Por outro lado, não me parece lá muito sensato [ <--- é essa ênfase que critico] reivindicar a volta das sacolinhas. Quem o faz, até agora, tem usado o argumento do “consumidor”. Ah, o bom e velho argumento do “consumidor”, o único que cola na sociedade brasileira contemporânea. [ <--- é essa ênfase que critico]  Parece que agora os supermercados em São Paulo serão obrigados a oferecer uma forma de transporte das mercadorias compradas. Por que o excelentíssimo consumidor não pode fazer um esforço mínimo de lembrar-se de levar o próprio meio de transporte da mercadoria, não sei. Não me parece fazer sentido algum. Não é um argumento, não há uma racionalidade por trás dessa reivindicação e decisão. Simplesmente porque sim. Porque sempre foi feito. Porque há, no Brasil, uma ética do consumidor que suprime e atropela toda e qualquer outra ética[ <--- é essa ênfase que critico] 
Quantas vezes você, de folga no domingão, não ficou decepcionado porque um atendente de alguma loja não foi “simpático” com você? Já pensou se fosse você, trabalhando lá no domingão, indo e voltando de ônibus, com um salário de m*rda? Iria querer ser simpático? Será que você foi simpático com ele? Não importa. Nada disso importa. Você está pagando e tem o direito de ser bem-tratado por isso: assim funciona a lógica dessa “ética do consumidor” aqui no Brasil. Um cidadão só é cidadão quando é consumidor. [ <--- é essa ênfase que critico] 
Esse tipo de relação entre as pessoas e destas com as coisas não é lá muito construtivo se pensarmos numa sociedade mais sustentável (já que essa é a palavra da moda).
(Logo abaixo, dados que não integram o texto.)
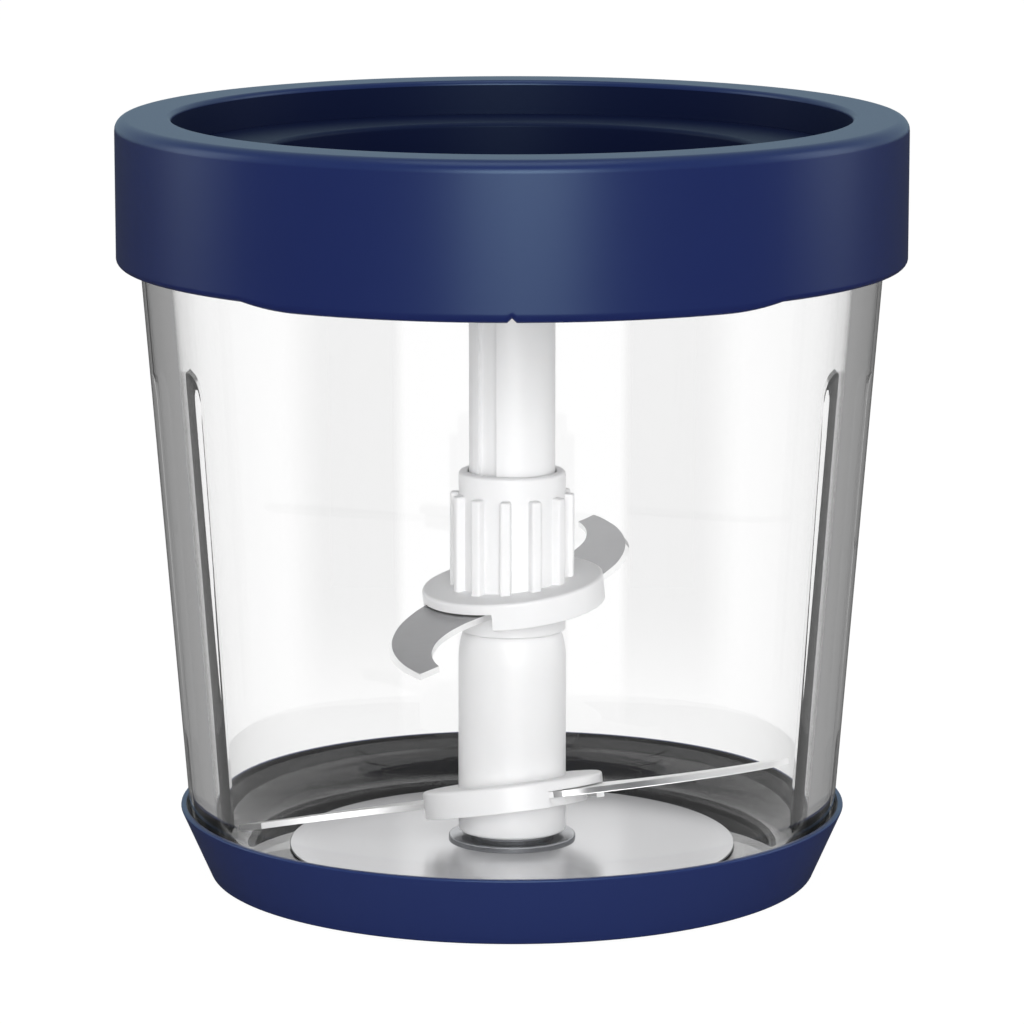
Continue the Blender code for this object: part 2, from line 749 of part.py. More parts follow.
def build_collar(home, cutters, shades, axis):
    inner = collar_inner
    plate = collar_top - collar_top_plate
    seat = deck_top - deck_step + seat_gap
    bead = deck_under - seat_gap
    outline = [(recess_radius + recess_bevel, collar_top)]
    outline += arc(collar_radius - collar_top_round, collar_top - collar_top_round, collar_top_round,
                   90.0, 0.0, 3)
    outline += arc(collar_radius - collar_low_round, collar_under + collar_low_round, collar_low_round,
                   0.0, -90.0, 2)
    outline += [(inner, collar_under), (inner, bead - 2.0 * snap_bead)]
    outline += [(inner - snap_bead, bead - snap_bead)]
    outline += [(inner, bead), (inner, plate), (recess_radius + recess_wall, plate)]
    outline += [(recess_radius + recess_wall, seat), (recess_radius, seat)]
    outline += [(recess_radius, collar_top - recess_bevel)]
    collar = turned("lid_collar", outline, home, fine)
    outer = collar_radius - tab_inset
    low = collar_under - tab_drop
    for side, middle in (("front", -90.0), ("back", 90.0)):
        outline = [(outer, collar_under + tab_root)]
        outline += arc(outer - edge_round, low + edge_round, edge_round, 0.0, -90.0, 2)
        outline += [(inner + tab_inset, low), (inner + tab_inset, collar_under + tab_root)]
        tab = turned("tab_ring_" + side, outline, cutters, fine)
        span = sector("tab_span_" + side, inner - cutter_reach, collar_radius + cutter_reach,
                      middle - tab_span / 2.0, middle + tab_span / 2.0, low - cutter_reach,
                      collar_under + cutter_reach, cutters)
        combine(tab, span, 'INTERSECT')
        combine(collar, tab, 'UNION')
    width = notch_size * math.sqrt(2.0)
    notch = boxes("tab_notch", [(collar_radius, low, -90.0)], (4.0 * collar_wall, width, width), cutters,
                  roll=45.0)
    combine(collar, notch, 'DIFFERENCE')
    finish(place(collar, 0.0, axis), shades["navy"])


def build_lid_inside(home, shades, axis):
    outer = collar_inner - running_gap
    well_outer = well_radius + well_wall
    seal_inner = shaft_radius + seal_gap
    seal_outer = seal_inner + seal_width
    cup_inner = seal_outer + seat_gap
    cup_outer = cup_inner + seal_cup_wall
    cup_under = well_under - seat_gap - seal_height - seat_gap
    bush_inner = shaft_radius + running_gap
    bush_outer = bush_inner + lid_bush_wall
    hole = bush_outer + seat_gap
    boss_top = well_top + lid_boss_height
    ledge = recess_radius - running_gap
    step = deck_top - deck_step
    outline = [(ledge, deck_top), (ledge, step), (outer, step), (outer, deck_under)]
    outline += [(well_outer, deck_under)]
    outline += arc(well_outer - deck_round, well_under + deck_round, deck_round, 0.0, -90.0, 2)
    outline += [(cup_outer, well_under), (cup_outer, cup_under), (cup_inner, cup_under)]
    outline += [(cup_inner, well_under), (hole, well_under), (hole, boss_top)]
    outline += [(hole + lid_boss_wall, boss_top), (hole + lid_boss_wall, well_top)]
    outline += arc(well_radius - deck_round, well_top + deck_round, deck_round, -90.0, 0.0, 2)
    outline += [(well_radius, deck_top - deck_bevel), (well_radius + deck_bevel, deck_top)]
    deck = turned("lid_deck", outline, home, fine)
    finish(place(deck, 0.0, axis), shades["dark_navy"])

    rim = outside_radius(bowl_top) - gasket_inset
    bevel = gasket_bevel
    outline = [(rim, gasket_under + gasket_height), (rim, gasket_under + bevel), (rim - bevel, gasket_under)]
    outline += [(rim - gasket_width + bevel, gasket_under), (rim - gasket_width, gasket_under + bevel)]
    outline += [(rim - gasket_width, gasket_under + gasket_height)]
    gasket = turned("lid_gasket", outline, home, fine)
    finish(place(gasket, 0.0, axis), shades["silicone"])

    flange = boss_top + seat_gap
    outline = [(bush_outer + lid_bush_flange, flange + lid_bush_flange_height)]
    outline += [(bush_outer + lid_bush_flange, flange), (bush_outer, flange)]
    outline += [(bush_outer, well_under + lid_bush_inset), (bush_inner, well_under + lid_bush_inset)]
    outline += [(bush_inner, flange + lid_bush_flange_height)]
    bush = turned("lid_bush", outline, home, medium)
    finish(place(bush, 0.0, axis), shades["white"])

    seal_top = well_under - seat_gap
    seal = ring("shaft_seal", seal_inner, seal_outer, seal_top - seal_height, seal_top, home, medium)
    finish(place(seal, 0.0, axis), shades["silicone"])


def main():
    product, cutters = start_scene()
    shades = {
        "navy": material("navy_plastic", "25305C", 0.38),
        "dark_navy": material("dark_navy_plastic", "171C38", 0.45),
        "rubber": material("grip_rubber", "1C2238", 0.85),
        "glass": material("bowl_glass", "F2F4F4", 0.03, transmission=1.0),
        "polished": material("polished_steel_plate", "C9C9CD", 0.12, metallic=1.0),
        "steel": material("turned_steel", "B4B6B8", 0.25, metallic=1.0),
        "blade": material("ground_blade_steel", "B0B0B0", 0.3, metallic=1.0),
        "bronze": material("sintered_bronze", "A8814E", 0.5, metallic=1.0),
        "silicone": material("silicone_seal", "D8D8D4", 0.6),
        "white": material("white_plastic", "ECEDEE", 0.35),
    }
    base_axis = axis_empty("base_axis", 0.0, product)
    bowl_axis = axis_empty("bowl_axis", bowl_under, product, base_axis)
    lid_axis = axis_empty("lid_axis", collar_under, product, bowl_axis)
    washer_axis = axis_empty("washer_axis", washer_under, product, bowl_axis)
    rotor_axis = axis_empty("rotor_axis", rotor_foot, product, washer_axis)
    upper_axis = axis_empty("upper_axis", shoulder_top, product, rotor_axis)

    build_base(product, cutters, shades, base_axis)
    build_bowl(product, cutters, shades, bowl_axis)
    build_spindle(product, shades, bowl_axis)
    build_thrust_washer(product, shades, washer_axis)
    build_lower_rotor(product, cutters, shades, rotor_axis)
    build_upper_rotor(product, cutters, shades, upper_axis)
    build_collar(product, cutters, shades, lid_axis)
    build_lid_inside(product, shades, lid_axis)

    parts = [item for item in product.objects if item.type == 'MESH']
    print(len(parts), "sub-parts,", sum(len(item.data.polygons) for item in parts), "faces")


main()
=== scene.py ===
# Looks of the food chopper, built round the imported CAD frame. Sizes in the dictionaries are millimetres.
import math

import bmesh
import bpy
from mathutils import Matrix, Vector


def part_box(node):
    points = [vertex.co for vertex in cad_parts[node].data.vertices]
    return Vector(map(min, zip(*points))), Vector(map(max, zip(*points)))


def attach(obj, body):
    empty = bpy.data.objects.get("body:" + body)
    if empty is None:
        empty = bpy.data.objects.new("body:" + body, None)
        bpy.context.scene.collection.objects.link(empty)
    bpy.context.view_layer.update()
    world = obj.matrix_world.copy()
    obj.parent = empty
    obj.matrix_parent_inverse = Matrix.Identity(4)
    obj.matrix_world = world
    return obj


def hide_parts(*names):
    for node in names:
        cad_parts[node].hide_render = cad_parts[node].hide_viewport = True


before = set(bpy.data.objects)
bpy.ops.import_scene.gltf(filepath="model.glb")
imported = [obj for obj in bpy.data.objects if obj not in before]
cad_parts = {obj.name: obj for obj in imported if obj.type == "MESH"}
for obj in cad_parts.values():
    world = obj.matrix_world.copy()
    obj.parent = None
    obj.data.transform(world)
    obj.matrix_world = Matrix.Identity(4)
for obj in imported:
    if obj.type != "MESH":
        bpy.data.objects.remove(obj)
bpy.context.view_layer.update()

mm = 0.001
print("frame loaded with", len(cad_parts), "CAD nodes")

# Steps round the axis and on each kind of curve, degrees per step of a sector, the share of a side that a
# fillet may take, the angle of a sharp edge, and how near points merge
smooth = {"turns": 144, "heel": 14, "fillet": 5, "rim": 6, "rib": 10, "flank": 14, "shoulder": 14,
          "collarFillet": 8, "tab": 10, "bow": 36, "innerBow": 28, "bridge": 24, "block": 3,
          "sector": 2.0, "filletShare": 0.48, "sharpAngle": 32.0, "merge": 0.002}


# Small tools for meshes

def extent(node):  # radius, lowest and highest height of a CAD node
    low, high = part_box(node)
    return high.x / mm, low.z / mm, high.z / mm


def arcPoints(centreR, centreZ, radius, start, end, count):
    points = []
    for i in range(count + 1):
        angle = math.radians(start + (end - start) * i / count)
        points.append((centreR + radius * math.cos(angle), centreZ + radius * math.sin(angle)))
    return points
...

Hierarquizamos pessoas e direitos pelo seu poder de compra, reproduzindo o que fazem as empresas conosco. Temos o direito de enviar a aterros sanitários pedaços de plástico que poluem e matam a fauna, afinal, o preço deles já está incluso na nossa mercadoria. [ <--- é essa ênfase que critico] 
Aos que se lembram ainda de uma outra questão – a das embalagens, que também produzem lixo (embora, se separadas e recicladas, não causem o transtorno que o descarte de lixo em sacolas plásticas causa; e sim, eu sei que o descarte de lixo vai continuar sendo em sacolas plásticas) – pergunto quantos fazem a própria comida toda ou quase toda, evitando embalagens prontas. Você já fez seus próprios biscoitos? Seu próprio iogurte? Seu sabonete? Cream cheese? Receitas muito, muito simples, que demandam pouco tempo e pouco trabalho (além de poucos ingredientes) e que reduzem a quantidade de lixo que você produz.
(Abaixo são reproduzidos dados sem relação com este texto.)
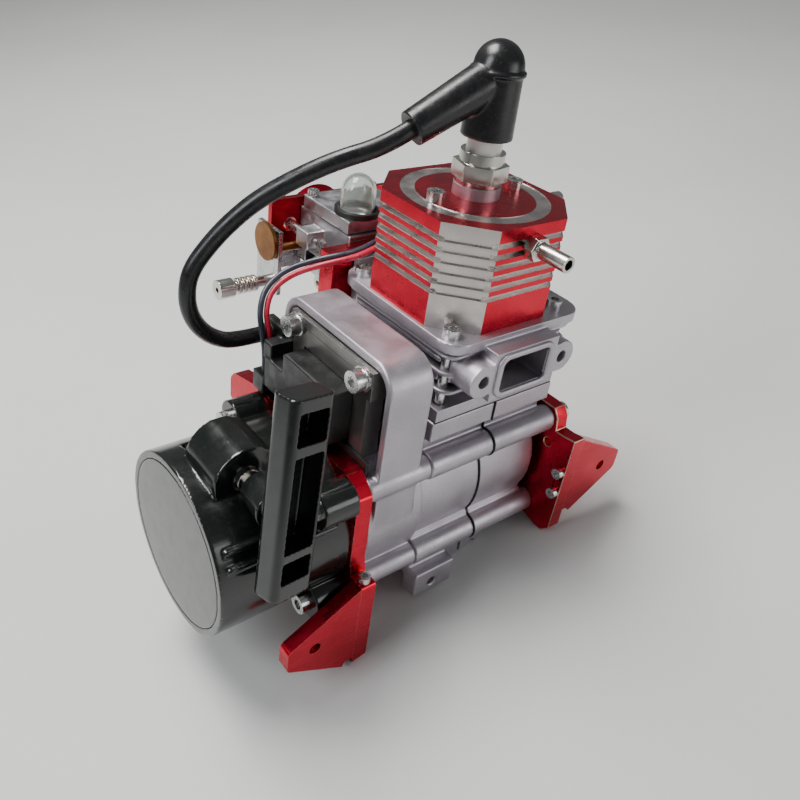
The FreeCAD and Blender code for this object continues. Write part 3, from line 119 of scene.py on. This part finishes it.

As embalagens sempre serão permitidas enquanto os produtos prontos forem permitidos. E não defendo que eles sejam proibidos, não. Mas a educação doméstica, para homens e mulheres, na escola e em outros ambientes educacionais, poderia ser essencial para que pudéssemos aprender que fazer macarrão em casa é simples, fácil, rápido, barato e muito mais saudável para seu corpo e para o corpo das outras pessoas em volta, indiretamente[ <--- é essa ênfase que critico] 
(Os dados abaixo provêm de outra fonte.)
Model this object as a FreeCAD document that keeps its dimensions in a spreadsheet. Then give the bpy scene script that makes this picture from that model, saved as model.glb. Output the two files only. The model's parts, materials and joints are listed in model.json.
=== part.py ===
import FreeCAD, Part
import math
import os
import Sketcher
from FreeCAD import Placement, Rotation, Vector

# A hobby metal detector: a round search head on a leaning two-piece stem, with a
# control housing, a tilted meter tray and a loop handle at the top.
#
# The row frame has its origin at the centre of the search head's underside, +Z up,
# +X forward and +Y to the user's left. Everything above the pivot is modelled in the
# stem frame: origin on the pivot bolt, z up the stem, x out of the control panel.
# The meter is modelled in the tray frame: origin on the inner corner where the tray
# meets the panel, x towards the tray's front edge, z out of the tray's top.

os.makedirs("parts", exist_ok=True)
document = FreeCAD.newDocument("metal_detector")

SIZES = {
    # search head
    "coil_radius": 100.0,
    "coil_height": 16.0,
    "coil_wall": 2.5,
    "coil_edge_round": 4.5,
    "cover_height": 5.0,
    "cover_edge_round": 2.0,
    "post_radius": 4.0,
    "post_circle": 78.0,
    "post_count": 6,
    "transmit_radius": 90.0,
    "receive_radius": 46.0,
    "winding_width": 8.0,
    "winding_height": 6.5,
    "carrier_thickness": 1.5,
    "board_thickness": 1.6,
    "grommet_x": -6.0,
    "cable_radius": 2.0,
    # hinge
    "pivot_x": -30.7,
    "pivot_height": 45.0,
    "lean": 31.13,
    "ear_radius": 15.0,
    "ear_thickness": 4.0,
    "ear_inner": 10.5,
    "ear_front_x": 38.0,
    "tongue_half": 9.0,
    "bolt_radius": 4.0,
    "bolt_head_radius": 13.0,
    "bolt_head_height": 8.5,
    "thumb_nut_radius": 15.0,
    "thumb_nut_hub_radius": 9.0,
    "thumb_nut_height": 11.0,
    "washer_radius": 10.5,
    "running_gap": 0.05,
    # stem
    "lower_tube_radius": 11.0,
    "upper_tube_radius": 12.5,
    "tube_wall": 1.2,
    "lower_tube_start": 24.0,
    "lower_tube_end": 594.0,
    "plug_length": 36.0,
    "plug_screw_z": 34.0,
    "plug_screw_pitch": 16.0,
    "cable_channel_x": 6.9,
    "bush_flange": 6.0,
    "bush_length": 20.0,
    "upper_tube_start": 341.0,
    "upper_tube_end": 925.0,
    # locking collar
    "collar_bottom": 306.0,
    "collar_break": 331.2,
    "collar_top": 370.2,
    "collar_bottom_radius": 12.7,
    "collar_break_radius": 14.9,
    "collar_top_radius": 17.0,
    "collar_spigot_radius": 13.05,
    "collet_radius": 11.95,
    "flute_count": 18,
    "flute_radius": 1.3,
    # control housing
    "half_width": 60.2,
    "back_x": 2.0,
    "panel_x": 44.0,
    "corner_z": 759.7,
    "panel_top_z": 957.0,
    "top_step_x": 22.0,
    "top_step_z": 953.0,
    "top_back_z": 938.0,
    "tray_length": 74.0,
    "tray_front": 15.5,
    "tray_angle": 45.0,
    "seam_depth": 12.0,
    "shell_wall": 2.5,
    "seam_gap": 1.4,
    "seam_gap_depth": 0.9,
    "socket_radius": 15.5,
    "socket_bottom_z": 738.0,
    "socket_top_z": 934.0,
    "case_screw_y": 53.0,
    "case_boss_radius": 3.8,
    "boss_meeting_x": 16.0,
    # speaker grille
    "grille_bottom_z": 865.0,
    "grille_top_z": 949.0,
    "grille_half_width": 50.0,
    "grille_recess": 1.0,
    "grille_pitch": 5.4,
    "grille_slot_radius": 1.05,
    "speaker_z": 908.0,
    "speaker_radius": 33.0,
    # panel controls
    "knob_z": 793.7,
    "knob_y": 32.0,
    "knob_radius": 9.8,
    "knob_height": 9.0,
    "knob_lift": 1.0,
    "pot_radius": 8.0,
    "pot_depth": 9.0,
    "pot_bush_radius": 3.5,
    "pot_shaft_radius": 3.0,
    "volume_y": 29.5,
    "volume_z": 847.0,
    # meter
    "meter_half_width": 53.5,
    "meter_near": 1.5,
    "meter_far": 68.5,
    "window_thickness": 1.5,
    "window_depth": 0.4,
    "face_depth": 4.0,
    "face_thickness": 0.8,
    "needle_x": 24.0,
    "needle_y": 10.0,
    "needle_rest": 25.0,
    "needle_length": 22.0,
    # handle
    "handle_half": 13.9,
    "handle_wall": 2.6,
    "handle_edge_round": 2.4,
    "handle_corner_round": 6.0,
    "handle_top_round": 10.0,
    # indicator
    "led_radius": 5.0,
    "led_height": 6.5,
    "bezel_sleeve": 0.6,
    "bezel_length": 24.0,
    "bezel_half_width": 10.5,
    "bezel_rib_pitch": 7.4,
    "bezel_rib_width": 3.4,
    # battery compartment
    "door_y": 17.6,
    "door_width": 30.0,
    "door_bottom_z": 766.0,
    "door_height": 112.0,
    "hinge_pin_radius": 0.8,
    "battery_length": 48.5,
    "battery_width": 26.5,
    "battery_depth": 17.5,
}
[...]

Este tipo de relação exige, porém, que a ideia do “privilégio absoluto do consumidor” [ <--- é essa ênfase que critico] seja extinta ou, no mínimo, muito questionada. O caminho para uma sociedade sustentável passa necessariamente por uma transformação na qual as pessoas se relacionem mais [ <--- é essa ênfase que critico] como cidadãos e cidadãs e menos [ <--- é essa ênfase que critico] como produtos numa prateleira. Ou numa sacolinha plástica."